**COLLECTED DATA:**

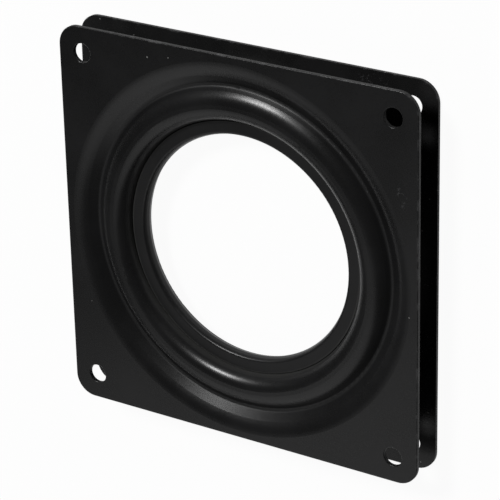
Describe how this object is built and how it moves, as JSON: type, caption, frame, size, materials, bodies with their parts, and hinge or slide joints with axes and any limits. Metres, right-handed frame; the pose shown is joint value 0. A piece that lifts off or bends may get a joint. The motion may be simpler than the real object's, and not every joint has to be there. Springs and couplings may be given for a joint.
{
  "type": "turntable bearing",
  "caption": "Square turntable bearing: pressed steel plates turn on a ring of balls round a wide opening, with a screw hole at each corner.",
  "frame": {"origin": "centre of the underside: the turning axis where it meets the lower plate's mounting face", "axes": "+Z along the turning axis, from the lower plate to the upper one; X and Y along the plates' sides"},
  "size_m": [0.15, 0.15, 0.015],
  "materials": {
    "plate_paint": "satin",
    "ring_paint": "satin",
    "ball_steel": "polished"
  },
  "bodies": {
    "base": {"bottom_plate": "plate_paint", "retaining_ring": "ring_paint"},
    "turning_plate": {"top_plate": "plate_paint"},
    "ball_ring": {"ball_01": "ball_steel", "ball_02": "ball_steel", "ball_03": "ball_steel", "ball_04": "ball_steel", "ball_05": "ball_steel", "ball_06": "ball_steel", "ball_07": "ball_steel", "ball_08": "ball_steel", "ball_09": "ball_steel", "ball_10": "ball_steel", "ball_11": "ball_steel", "ball_12": "ball_steel", "ball_13": "ball_steel", "ball_14": "ball_steel", "ball_15": "ball_steel", "ball_16": "ball_steel", "ball_17": "ball_steel", "ball_18": "ball_steel", "ball_19": "ball_steel", "ball_20": "ball_steel", "ball_21": "ball_steel", "ball_22": "ball_steel", "ball_23": "ball_steel", "ball_24": "ball_steel", "ball_25": "ball_steel", "ball_26": "ball_steel", "ball_27": "ball_steel", "ball_28": "ball_steel", "ball_29": "ball_steel", "ball_30": "ball_steel", "ball_31": "ball_steel"}
  },
  "joints": [
    {"name": "plate_turn", "type": "hinge", "parent": "base", "child": "turning_plate", "pos_m": [0, 0, 0.0075], "axis": [0, 0, 1], "continuous": true},
    {"name": "ball_roll", "type": "hinge", "parent": "base", "child": "ball_ring", "pos_m": [0, 0, 0.0075], "axis": [0, 0, 1], "continuous": true}
  ],
  "couplings": [
    {"joint": "ball_roll", "follows": "plate_turn", "ratio": 0.5}
  ]
}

**DIRECTIVE:** Reproduce every line above without error.

**RESPONSE TO THE EXERCISE:**
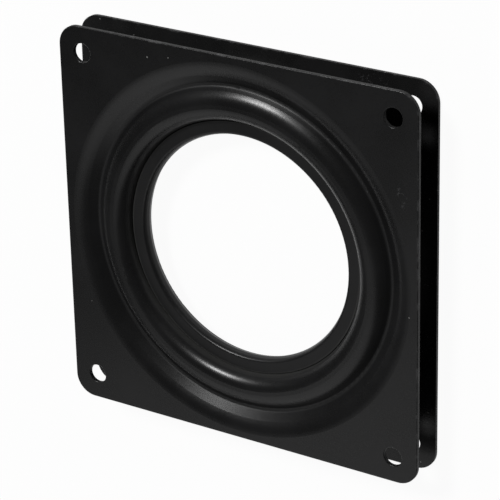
Describe how this object is built and how it moves, as JSON: type, caption, frame, size, materials, bodies with their parts, and hinge or slide joints with axes and any limits. Metres, right-handed frame; the pose shown is joint value 0. A piece that lifts off or bends may get a joint. The motion may be simpler than the real object's, and not every joint has to be there. Springs and couplings may be given for a joint.
{
  "type": "turntable bearing",
  "caption": "Square turntable bearing: pressed steel plates turn on a ring of balls round a wide opening, with a screw hole at each corner.",
  "frame": {"origin": "centre of the underside: the turning axis where it meets the lower plate's mounting face", "axes": "+Z along the turning axis, from the lower plate to the upper one; X and Y along the plates' sides"},
  "size_m": [0.15, 0.15, 0.015],
  "materials": {
    "plate_paint": "satin",
    "ring_paint": "satin",
    "ball_steel": "polished"
  },
  "bodies": {
    "base": {"bottom_plate": "plate_paint", "retaining_ring": "ring_paint"},
    "turning_plate": {"top_plate": "plate_paint"},
    "ball_ring": {"ball_01": "ball_steel", "ball_02": "ball_steel", "ball_03": "ball_steel", "ball_04": "ball_steel", "ball_05": "ball_steel", "ball_06": "ball_steel", "ball_07": "ball_steel", "ball_08": "ball_steel", "ball_09": "ball_steel", "ball_10": "ball_steel", "ball_11": "ball_steel", "ball_12": "ball_steel", "ball_13": "ball_steel", "ball_14": "ball_steel", "ball_15": "ball_steel", "ball_16": "ball_steel", "ball_17": "ball_steel", "ball_18": "ball_steel", "ball_19": "ball_steel", "ball_20": "ball_steel", "ball_21": "ball_steel", "ball_22": "ball_steel", "ball_23": "ball_steel", "ball_24": "ball_steel", "ball_25": "ball_steel", "ball_26": "ball_steel", "ball_27": "ball_steel", "ball_28": "ball_steel", "ball_29": "ball_steel", "ball_30": "ball_steel", "ball_31": "ball_steel"}
  },
  "joints": [
    {"name": "plate_turn", "type": "hinge", "parent": "base", "child": "turning_plate", "pos_m": [0, 0, 0.0075], "axis": [0, 0, 1], "continuous": true},
    {"name": "ball_roll", "type": "hinge", "parent": "base", "child": "ball_ring", "pos_m": [0, 0, 0.0075], "axis": [0, 0, 1], "continuous": true}
  ],
  "couplings": [
    {"joint": "ball_roll", "follows": "plate_turn", "ratio": 0.5}
  ]
}